Overview

2 What is MLOps ?

MLOps is presented as the set of practices that transform machine learning from isolated modeling into a repeatable, production-grade capability that reliably delivers business value. Because models, data, and assumptions evolve, the chapter frames ML as a closed, iterative loop rather than a one-off build: start with a well-aligned problem definition and success metrics, then continuously learn from outcomes to refine the system. The core idea is to bridge the gap between business goals, technical requirements, and operational constraints through shared processes, clear ownership, and rigorous tracking so that models can be changed quickly and safely without sacrificing confidence.

The chapter walks through each stage of the loop—data collection, EDA, modeling and training, evaluation, deployment, monitoring, and maintenance—emphasizing lineage, versioning, and automation. Data must be relevant, representative, and carefully tracked; EDA validates assumptions and informs feature choices; modeling benefits from modular code, experiment tracking, and hyperparameter search to maximize reproducibility and velocity. Evaluation uses appropriate domain metrics and robust holdouts, including error analysis and (optionally) interpretability techniques. Deployment spans APIs and edge targets with environment-specific optimizations and staged rollouts. Monitoring detects drift, performance regressions, and errors, backed by alerting and strong logging. Maintenance closes the loop by feeding insights back into data, models, and infrastructure for continuous improvement.

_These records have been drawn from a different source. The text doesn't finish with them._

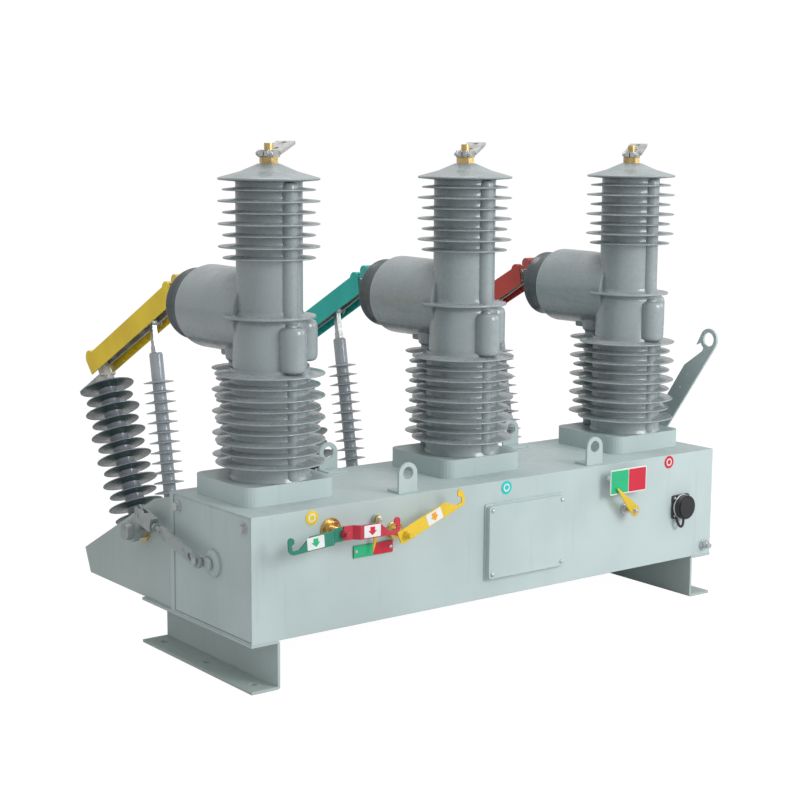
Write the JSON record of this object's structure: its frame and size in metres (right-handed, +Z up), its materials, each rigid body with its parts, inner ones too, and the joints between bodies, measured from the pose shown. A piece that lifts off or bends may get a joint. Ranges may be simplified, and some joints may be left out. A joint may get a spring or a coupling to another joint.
{
  "type": "vacuum recloser",
  "caption": "Outdoor three-pole vacuum recloser on a steel housing with feet, with a rear isolating switch worked by a hooked lever.",
  "frame": {"origin": "centre of the foot bolt pattern, on the underside of the feet", "axes": "+X along the housing, away from the first pole; -Y is the operating side; +Z up"},
  "size_m": [1.425, 1.082, 1.1175],
  "materials": {
    "housing_paint": "light grey-green powder coat",
    "plate_print": "two-colour printed plate",
    "socket_metal": "dark painted flange",
    "black_plastic": "black moulding",
    "zinc": "dull zinc plating",
    "brass": "plain brass",
    "resin": "glossy grey cast resin",
    "dark_resin": "dark grey moulding",
    "tinned": "tinned finish",
    "yellow_cover": "yellow moulding",
    "post_resin": "violet-grey moulding",
    "arm_metal": "silvery metal",
    "green_cover": "green moulding",
    "red_cover": "dark red moulding",
    "rod_resin": "grey moulding",
    "green_paint": "green paint",
    "red_paint": "red paint",
    "yellow_paint": "yellow paint"
  },
  "bodies": {
    "base": {"housing": "housing_paint", "end_plates": "housing_paint", "feet": "housing_paint", "lifting_lugs": "housing_paint", "cover_panel": "housing_paint", "position_plate": "plate_print", "charge_plate": "plate_print", "control_socket": "socket_metal", "socket_cap": "black_plastic", "ground_bolt": "zinc", "end_bolts": "zinc", "interlock_hub": "housing_paint", "front_bosses": "brass", "pointer_bushes": "brass", "bracket_sides": "housing_paint", "rear_deck": "housing_paint", "shaft_bushes": "brass", "plinths": "housing_paint", "pole_bodies": "resin", "pole_tops": "resin", "outlet_ends": "dark_resin", "top_studs": "brass", "top_pads": "tinned", "hinge_mounts": "zinc", "hinge_covers": "yellow_cover", "post_feet": "zinc", "post_insulators": "post_resin", "post_contacts": "tinned"},
    "isolator_drive": {"isolator_shaft": "housing_paint", "pull_lever": "housing_paint"},
    "blade_a": {"blade_a": "arm_metal", "cover_a": "yellow_cover"},
    "pull_rod_a": {"rod_a": "rod_resin", "rod_ends_a": "zinc"},
    "blade_b": {"blade_b": "arm_metal", "cover_b": "green_cover"},
    "pull_rod_b": {"rod_b": "rod_resin", "rod_ends_b": "zinc"},
    "blade_c": {"blade_c": "arm_metal", "cover_c": "red_cover"},
    "pull_rod_c": {"rod_c": "rod_resin", "rod_ends_c": "zinc"},
    "interlock_link": {"link_bar": "housing_paint"},
    "trip_lever": {"trip_shaft": "brass", "trip_green": "green_paint", "trip_red": "red_paint"},
    "charging_lever": {"charge_shaft": "brass", "charge_handle": "yellow_paint"},
    "charge_pointer": {"charge_pointer": "yellow_paint"},
    "position_pointer": {"position_pointer": "tinned"}
  },
  "joints": [
    {"name": "isolator_drive_turn", "type": "hinge", "parent": "base", "child": "isolator_drive", "pos_m": [0, 0.227, 0.26], "axis": [1, 0, 0], "range_deg": [0, 50]},
    {"name": "blade_a_turn", "type": "hinge", "parent": "base", "child": "blade_a", "pos_m": [-0.525, 0.318, 0.772], "axis": [1, 0, 0], "range_deg": [-1, 51]},
    {"name": "pull_rod_a_turn", "type": "hinge", "parent": "isolator_drive", "child": "pull_rod_a", "pos_m": [-0.525, 0.34603, 0.18533], "axis": [1, 0, 0], "range_deg": [-51, 1]},
    {"name": "blade_b_turn", "type": "hinge", "parent": "base", "child": "blade_b", "pos_m": [0, 0.318, 0.772], "axis": [1, 0, 0], "range_deg": [-1, 51]},
    {"name": "pull_rod_b_turn", "type": "hinge", "parent": "isolator_drive", "child": "pull_rod_b", "pos_m": [0, 0.34603, 0.18533], "axis": [1, 0, 0], "range_deg": [-51, 1]},
    {"name": "blade_c_turn", "type": "hinge", "parent": "base", "child": "blade_c", "pos_m": [0.525, 0.318, 0.772], "axis": [1, 0, 0], "range_deg": [-1, 51]},
    {"name": "pull_rod_c_turn", "type": "hinge", "parent": "isolator_drive", "child": "pull_rod_c", "pos_m": [0.525, 0.34603, 0.18533], "axis": [1, 0, 0], "range_deg": [-51, 1]},
    {"name": "interlock_link_turn", "type": "hinge", "parent": "isolator_drive", "child": "interlock_link", "pos_m": [-0.7, 0.183, 0.304], "axis": [1, 0, 0], "range_deg": [-62.1, 1]},
    {"name": "trip_lever_turn", "type": "hinge", "parent": "base", "child": "trip_lever", "pos_m": [-0.4815, -0.23, 0.325], "axis": [0, 1, 0], "range_deg": [-25, 25]},
    {"name": "charging_lever_turn", "type": "hinge", "parent": "base", "child": "charging_lever", "pos_m": [-0.319, -0.23, 0.3], "axis": [0, 1, 0], "range_deg": [0, 60]},
    {"name": "charge_pointer_turn", "type": "hinge", "parent": "base", "child": "charge_pointer", "pos_m": [-0.366, -0.23, 0.329], "axis": [0, 1, 0], "range_deg": [-30, 0]},
    {"name": "position_pointer_turn", "type": "hinge", "parent": "base", "child": "position_pointer", "pos_m": [0.374, -0.23, 0.256], "axis": [0, 1, 0], "range_deg": [0, 85]}
  ],
  "couplings": [
    {"joint": "blade_a_turn", "follows": "isolator_drive_turn", "ratio": 1},
    {"joint": "pull_rod_a_turn", "follows": "isolator_drive_turn", "ratio": -1},
    {"joint": "blade_b_turn", "follows": "isolator_drive_turn", "ratio": 1},
    {"joint": "pull_rod_b_turn", "follows": "isolator_drive_turn", "ratio": -1},
    {"joint": "blade_c_turn", "follows": "isolator_drive_turn", "ratio": 1},
    {"joint": "pull_rod_c_turn", "follows": "isolator_drive_turn", "ratio": -1},
    {"joint": "interlock_link_turn", "follows": "isolator_drive_turn", "ratio": -1.222}
  ]
}
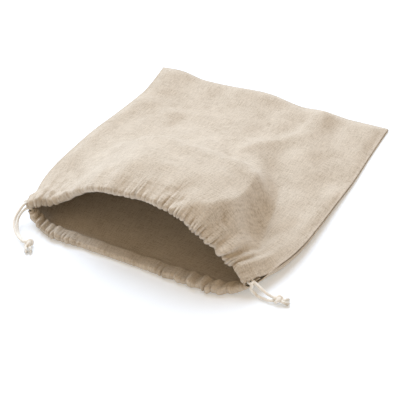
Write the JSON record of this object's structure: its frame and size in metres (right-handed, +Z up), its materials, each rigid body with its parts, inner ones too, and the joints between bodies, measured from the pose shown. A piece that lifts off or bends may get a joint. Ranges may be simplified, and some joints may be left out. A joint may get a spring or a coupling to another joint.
{
  "type": "linen drawstring bread bag",
  "caption": "Linen drawstring bag for bread, lying on one side with its mouth propped open and its knotted cords let out.",
  "frame": {"origin": "middle of the back panel's flat underside, on the surface that the bag lies on", "axes": "+Z up, -Y out of the mouth, +Y towards the closed end, +X to the right for someone facing the mouth"},
  "size_m": [0.3666, 0.4338, 0.099],
  "materials": {
    "linen": "natural undyed linen, plain weave, matt",
    "cotton": "cream twisted cotton cord, matt"
  },
  "bodies": {
    "root": {"front_panel": "linen", "back_panel": "linen", "left_loop": "cotton", "right_loop": "cotton", "left_strand_1": "cotton", "left_strand_2": "cotton", "right_strand_1": "cotton", "right_strand_2": "cotton", "left_knot": "cotton", "right_knot": "cotton", "left_tail_1": "cotton", "left_tail_2": "cotton", "right_tail_1": "cotton", "right_tail_2": "cotton"}
  },
  "joints": []
}
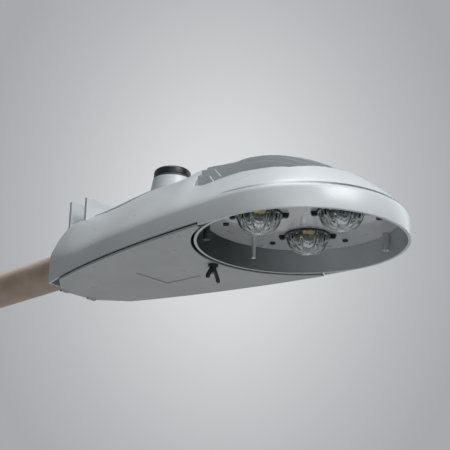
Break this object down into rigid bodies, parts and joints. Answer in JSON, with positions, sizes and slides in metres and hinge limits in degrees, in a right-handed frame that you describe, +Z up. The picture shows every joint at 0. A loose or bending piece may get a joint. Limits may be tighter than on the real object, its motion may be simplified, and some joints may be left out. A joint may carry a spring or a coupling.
{
  "type": "street light",
  "caption": "Cobra-head street light on a steel arm stub: cast housing with finned crown, round optical chamber with glass dome lenses, drop-down access door and top cap.",
  "frame": {"origin": "centre of the cut end face of the arm stub, on the arm's axis", "axes": "+X points out along the light, away from the arm; +Y to the left when looking along +X; +Z up. The bottom rim of the housing is level, and the arm rises towards the light by 2.75 degrees."},
  "size_m": [0.8496, 0.307, 0.2004],
  "materials": {
    "cast_paint": "satin powder coat",
    "door_paint": "satin powder coat",
    "plate_paint": "semi-gloss paint",
    "arm_paint": "weathered paint",
    "black_rubber": "matt",
    "black_plastic": "satin",
    "white_plastic": "satin",
    "grey_plastic": "satin",
    "blue_plastic": "satin",
    "zinc_steel": "zinc plated",
    "dark_steel": "black oxide",
    "sheet_steel": "zinc plated",
    "plain_aluminium": "machined",
    "ceramic": "ceramic board with phosphor",
    "clear_glass": "clear",
    "brass": "plain",
    "dark_lead": "lead insulation",
    "red_lead": "lead insulation",
    "pale_lead": "lead insulation"
  },
  "bodies": {
    "light": {"housing": "cast_paint", "hinge_pins": "zinc_steel", "optical_plate": "plate_paint", "plate_screws": "dark_steel", "emitter_near": "ceramic", "emitter_far": "ceramic", "emitter_front": "ceramic", "holder_near": "black_plastic", "holder_far": "black_plastic", "holder_front": "black_plastic", "lens_near": "clear_glass", "lens_far": "clear_glass", "lens_front": "clear_glass", "lens_ring_near": "black_plastic", "lens_ring_far": "black_plastic", "lens_ring_front": "black_plastic", "lens_screws": "dark_steel", "standoff": "plain_aluminium", "arm_tube": "arm_paint", "arm_seal": "black_rubber", "clamp_rear": "zinc_steel", "clamp_front": "zinc_steel", "clamp_bolts": "zinc_steel", "gear_tray": "sheet_steel", "tray_screws": "zinc_steel", "driver": "white_plastic", "driver_feet_screws": "zinc_steel", "surge_module": "blue_plastic", "terminal_block": "white_plastic", "receptacle": "grey_plastic", "receptacle_gasket": "black_rubber", "receptacle_contacts": "brass", "supply_leads": "dark_lead", "driver_leads": "red_lead", "light_leads": "pale_lead", "lead_bush": "black_rubber"},
    "door_leaf": {"door": "door_paint", "door_gasket": "black_rubber"},
    "latch": {"latch_knob": "black_plastic", "latch_stud": "zinc_steel", "latch_washer": "zinc_steel"},
    "cap": {"top_cap": "black_plastic", "cap_blades": "brass"}
  },
  "joints": [
    {"name": "door_hinge", "type": "hinge", "parent": "light", "child": "door_leaf", "pos_m": [0.22974, 0, -0.0392], "axis": [0, 1, 0], "range_deg": [0, 85]},
    {"name": "latch_turn", "type": "hinge", "parent": "door_leaf", "child": "latch", "pos_m": [0.52874, 0, -0.0392], "axis": [0, 0, 1], "range_deg": [0, 90]},
    {"name": "cap_turn", "type": "hinge", "parent": "light", "child": "cap", "pos_m": [0.43674, 0, 0.11979], "axis": [0, 0, 1], "range_deg": [0, 15]}
  ]
}
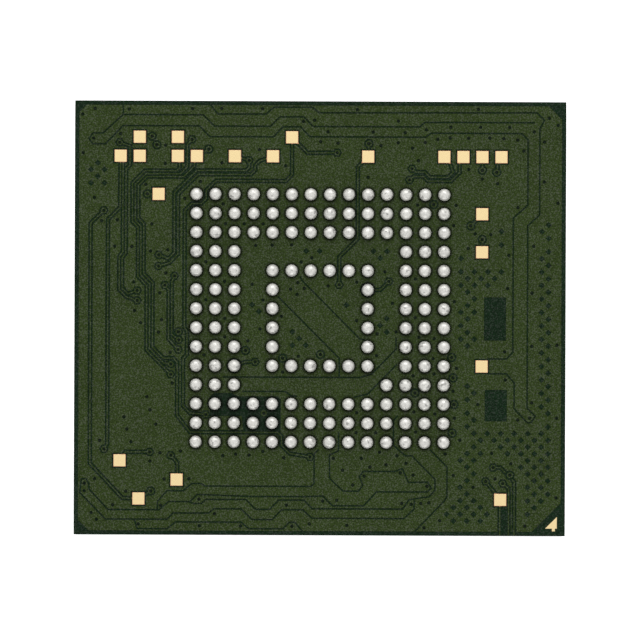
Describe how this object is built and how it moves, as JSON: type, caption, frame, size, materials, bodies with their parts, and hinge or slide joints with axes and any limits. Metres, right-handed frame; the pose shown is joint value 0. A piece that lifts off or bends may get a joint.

Robust MLOps is necessary because real-world ML adds complexities that differ from traditional software: data is a first-class asset, models change without code edits, and compliance, bias, and drift must be actively managed. The chapter contrasts DevOps and MLOps—sharing automation and CI/CD principles but diverging on data stewardship, continuous training, interpretability, and performance monitoring. It also outlines organizational challenges (tooling fragmentation, cross-functional communication, scaling/optimization) and the benefits of maturity: faster experimentation, cost control, collaboration, repeatability, traceability, and reliable scaling. A maturity model (Level 0: manual, Level 1: continuous retraining pipelines, Level 2: pipeline automation) provides a path forward, underscoring that disciplined, automated processes reduce technical debt and build lasting confidence in production ML.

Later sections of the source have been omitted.